Sure enough, the Warriors, now viewed by many as the title favorites, remembered how to take the life from an opponent and close out a series. That eight-point deficit was cut to two in three minutes and the Warriors took the lead at the 6:57 mark on a Gary Payton II 3-pointer.

The Nuggets tied the game with 2:26 remaining, refusing to be put down willingly. But Curry, who was cold for much of the night, scored eight points in the final 1:33 to put the Nuggets to sleep and prove the Warriors got their groove back.

"It means a lot," Curry said after the 102-98 win, the Warriors' first series victory since 2019. "You don't ever take it for granted. You understand that being on this stage, we understand that we hopefully have a lot left to do. But getting to the playoffs and getting through a series, winning four games against a good team, like it's hard. Every team wants to be in this position at the end of the year.

"And for me Draymond, Klay, Loon, we've all been there before and know that feeling and love the competition and the environment. It's also a reminder of like this -- tonight was just a weird feeling because we had not been there in a while. Again, we wanted it so bad. Kind of made it a lot more difficult on ourselves.

"But we still remember how to do it which is a good feeling."

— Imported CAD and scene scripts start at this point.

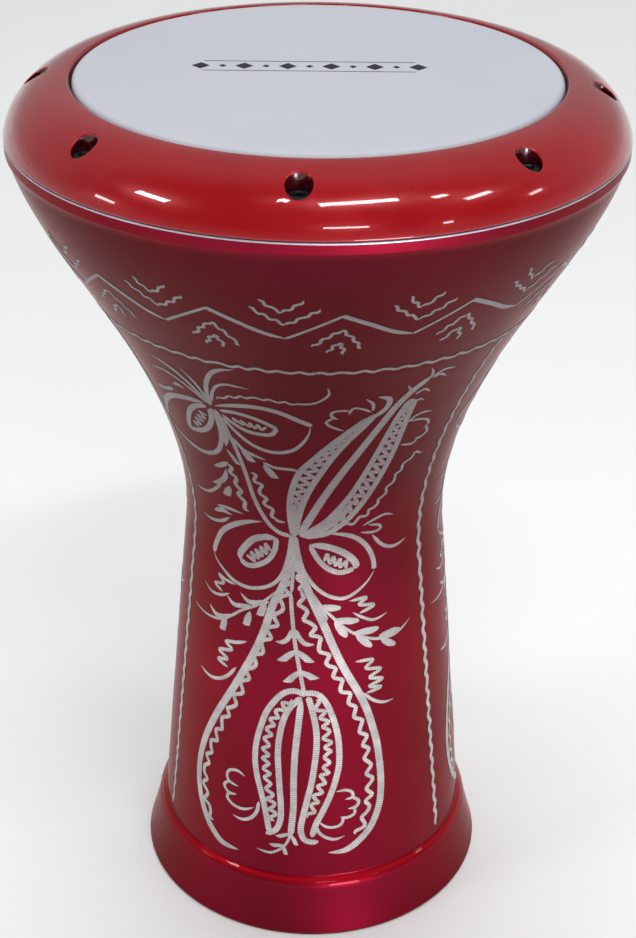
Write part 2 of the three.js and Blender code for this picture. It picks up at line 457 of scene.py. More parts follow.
def gloss_red(name, dark, light):
    """Glossy red lacquer on the tuning ring."""
    look = Look(name, Metallic=0.1, Coat_Weight=1.0, Coat_Roughness=0.02, Specular_IOR_Level=0.2)
    look.into("Base Color", look.clouds(look.noise(18, 3), dark, light))
    look.roughness(look.noise(80, 4), 0.2, 0.3)
    look.into("Normal", look.bump(look.noise(300, 2), 0.02, 0.3))
    return look.material


def film_plastic():
    look = Look("film")
    look.into("Base Color", look.clouds(look.noise(9, 4), (0.515, 0.53, 0.58), (0.545, 0.56, 0.61)))
    look.roughness(look.noise(140, 4), 0.38, 0.5)
    grain = look.bump(look.noise(2600, 2), 0.015, 0.5)
    look.into("Normal", look.bump(look.noise(25, 2), 0.2, 0.12, grain))
    return look.material


def bare_aluminium(name, tint, grain, depth):
    look = Look(name, Metallic=0.9)
    darker = tuple(0.75 * c for c in tint)
    look.into("Base Color", look.clouds(look.noise(40, 4), darker, tint, 0.35, 0.65))
    look.roughness(look.noise(grain, 4), 0.35, 0.6)
    look.into("Normal", look.bump(look.noise(grain, 5), depth, 0.6))
    return look.material


def engraved_metal():
    """Bright metal where the graver went through the lacquer, with the cuts across each stroke.
    Its colour is darkened above the waist, and in the trough of each small cut, as painted shade."""
    look = Look("engraved_metal", Metallic=0.75)
    wander = look.math("MULTIPLY", look.noise(500, 2), 1.2)
    travel = look.math("MULTIPLY", look.attribute("travel"), 2 * math.pi / CUT_PITCH)
    cuts = look.math("SINE", look.math("ADD", travel, wander), 0.0)
    ground = look.clouds(look.noise(160, 4), (0.49, 0.46, 0.46), (0.72, 0.69, 0.68))
    # painted shade: the strokes' colour is darkened above the waist, where the upper bowl gets less
    # light
    painted_upper_shade = look.remap(look.height(0.16, 0.25), 0, 1, 0, 0.86)
    ground = look.mix(painted_upper_shade, ground, (0.18, 0.16, 0.16))
    # painted shade: the colour is darkened in the trough of each small cut across a stroke
    painted_cut_shade = look.remap(cuts, -1, 0.4, 0.5, 0)
    look.into("Base Color", look.mix(painted_cut_shade, ground, (0.13, 0.07, 0.075)))
    look.roughness(look.noise(700, 2), 0.36, 0.55)
    look.into("Normal", look.bump(cuts, 0.05, 0.5))
    return look.material


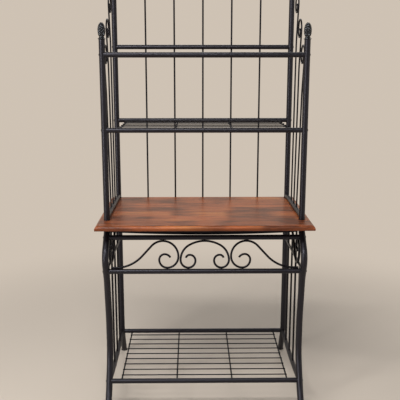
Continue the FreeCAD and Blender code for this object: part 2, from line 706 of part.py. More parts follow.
def finial(y, rise):
    """A turned finial on a post at X = 0: spigot, collar, neck and pine cone."""
    seat = WORKTOP_HEIGHT + rise
    spigot_r = (POST_BORE - PLUG_CLEARANCE) / 2
    collar_rim = seat + FINIAL_COLLAR_T - FINIAL_COLLAR_RIM
    collar_top = seat + FINIAL_COLLAR_T
    neck_top = collar_top + FINIAL_NECK_H
    widest = neck_top + FINIAL_WIDEST_H
    tip = neck_top + FINIAL_CONE_H
    edges = [
        line(0, seat - FINIAL_SPIGOT_L, spigot_r, seat - FINIAL_SPIGOT_L),
        line(spigot_r, seat - FINIAL_SPIGOT_L, spigot_r, seat),
        line(spigot_r, seat, POST_D / 2, seat),
        line(POST_D / 2, seat, FINIAL_COLLAR_D / 2, collar_rim),
        line(FINIAL_COLLAR_D / 2, collar_rim, FINIAL_COLLAR_D / 2, collar_top),
        line(FINIAL_COLLAR_D / 2, collar_top, FINIAL_NECK_D / 2, collar_top),
        line(FINIAL_NECK_D / 2, collar_top, FINIAL_NECK_D / 2, neck_top),
        line(FINIAL_NECK_D / 2, neck_top, FINIAL_FOOT_D / 2, neck_top),
        cone_side(FINIAL_FOOT_D / 2, neck_top, widest),
        cone_side(FINIAL_TIP_D / 2, tip, widest),
        line(FINIAL_TIP_D / 2, tip, 0, tip),
        line(0, tip, 0, seat - FINIAL_SPIGOT_L),
    ]
    profile = Part.Face(Part.Wire(edges))
    return profile.revolve(Vector(0, 0, 0), Z_AXIS, 360).translated(Vector(0, y, 0))


def line(r1, z1, r2, z2):
    return Part.makeLine(Vector(r1, 0, z1), Vector(r2, 0, z2))


def cone_side(r, z, widest):
    """Part of an ellipse from r, z to the cone's widest place, where it is upright."""
    girth = FINIAL_CONE_D / 2
    rise = (z - widest) / math.sqrt(1 - (r / girth) ** 2)
    centre = Vector(0, 0, widest)
    outline = Part.Ellipse(centre + Z_AXIS * rise, centre + X_AXIS * girth, centre)
    return Part.ArcOfEllipse(outline, math.asin(r / girth), math.pi / 2).toShape()


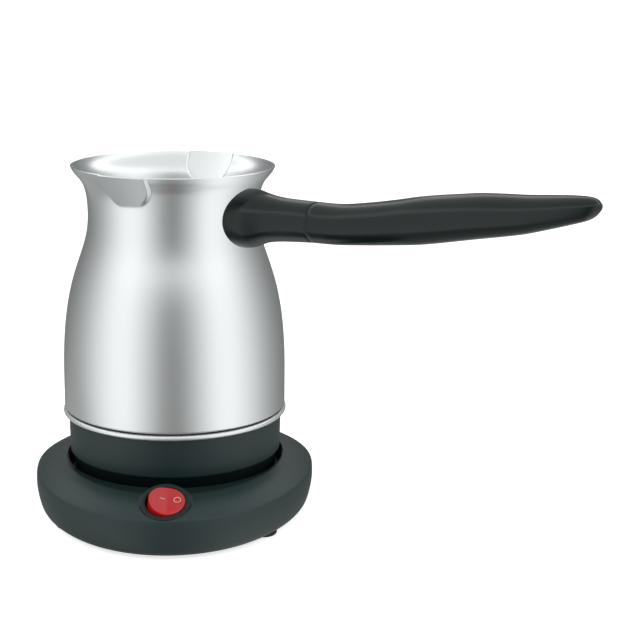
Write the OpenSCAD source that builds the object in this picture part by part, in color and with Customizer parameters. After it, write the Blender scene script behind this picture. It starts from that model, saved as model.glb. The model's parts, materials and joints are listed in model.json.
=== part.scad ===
// Electric Turkish coffee maker: a steel pot with a long handle on a cordless base.
// Origin on the pot's axis at table level, +Z up, the switch towards -Y.

/* [Pot] */
// Outer radius of the belly
belly_r = 53.4; // [52.5:0.1:56]
// Outer radius of the neck
neck_r = 40.1; // [39.5:0.1:42]
// Outer radius of the rim
rim_r = 47.9; // [46.5:0.1:50]
// Height of the vessel's bottom above the table
vessel_z = 50; // [49:0.5:55]
// Height of the straight part of the belly
belly_h = 16; // [10:0.5:20]
// Height of the narrowest place of the neck above the vessel's bottom
neck_h = 94.5; // [90:0.5:100]
// Height of the rim above the vessel's bottom
rim_h = 117.5; // [114:0.5:124]
// Thickness of the vessel's sheet steel
sheet_t = 0.8; // [0.5:0.1:1]
// Radius of the vessel's bottom corner
corner_r = 1.2; // [1.1:0.1:2]
// Radius of the half-round pouring lips
spout_r = 12.6; // [11:0.1:15]
// How deep a pouring lip reaches down from the rim
spout_depth = 15.5; // [13:0.5:18]
// How far a pouring lip stands out at the rim
spout_out = 2; // [1:0.1:4]
// Direction of the front pouring lip, from the handle
front_spout_turn = -82; // [-95:1:-75]
// Direction of the rear pouring lip, from the handle
rear_spout_turn = 103; // [85:1:115]

/* [Pot base] */
// Outer radius of the skirt at its top
skirt_r = 52; // [51.8:0.1:52.1]
// How much the skirt narrows down to its lower edge
skirt_draft = 0.4; // [0.2:0.1:1]
// Height of the skirt's lower edge above the base's seat
skirt_edge_h = 13; // [12.5:0.1:14.5]
// How far the foot steps in below the lower edge
foot_inset = 2.2; // [1.8:0.1:2.8]
// Wall of the skirt
skirt_wall = 2; // [1.6:0.1:2.4]
// Height of the underside of the skirt's floor above the base's seat
skirt_floor_h = 4; // [3.5:0.1:5]
// Radius of the bead of the trim ring
bead_r = 54.5; // [54.2:0.1:56]
// Height of the bead of the trim ring
bead_h = 2.4; // [2.1:0.1:2.8]
// Thickness of the trim ring's flat flange
ring_t = 1; // [0.8:0.1:1.4]
// Thickness of the seal under the vessel
seal_t = 0.7; // [0.5:0.1:1.2]

/* [Heating] */
// Radius of the aluminium heat plate
heat_plate_r = 36; // [34.5:0.5:37]
// Thickness of the heat plate
heat_plate_t = 3; // [2:0.1:3.6]
// Radius of the heating tube
tube_r = 3.2; // [2.8:0.1:3.4]
// Radius of the circle that the heating tube is bent to
element_r = 29.5; // [28.5:0.1:30.5]
// Radius of the thermostat's body
thermostat_r = 7.8; // [7:0.1:8.2]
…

Coach Steve Kerr said the Warriors "forgot" how hard it is to close out a series. Curry pointed to something different, their craving for this moment.

Desire can be a detriment. For the Warriors, who have spent almost three years planning and waiting for their playoff re-entrance, this was a moment of significance to a championship core who knew nothing but June basketball for a half-decade.

It was real proof of championship life.

No longer were the Warriors a nebulous idea or hopeful vision.

When the Warriors went on that 11-2 third-quarter run to cut the Nuggets' lead to one, they started to remember the lessons of past title runs and knew they could finish off the wounded Nuggets.

"Special," Green said of being back in this moment. "Like I said the other day, it feels a lot more familiar than the last two years felt. That's who we are. That's why we've had the success that we've had.

"We know how to win and we know how to win playoff games. We put the work in and trust in each other, and the results show in that."

RELATED: Steph saves best for last in eliminating Nuggets

No Warrior had a longer journey back from the depths than Thompson. A torn ACL and torn Achilles cost him 941 days. His climb back has featured potholes and rust.

But Thompson found himself near the end of the regular season and looked like the Klay of old in torching the Nuggets. Eliminating the Nuggets was a benchmark moment in his and the Warriors' journey back from basketball hell.

The job's not finished, but it's a moment for reflection and gratitude for the Warriors. Their faith in themselves was rewarded, and now we have proof the Warriors are still the team that knocks.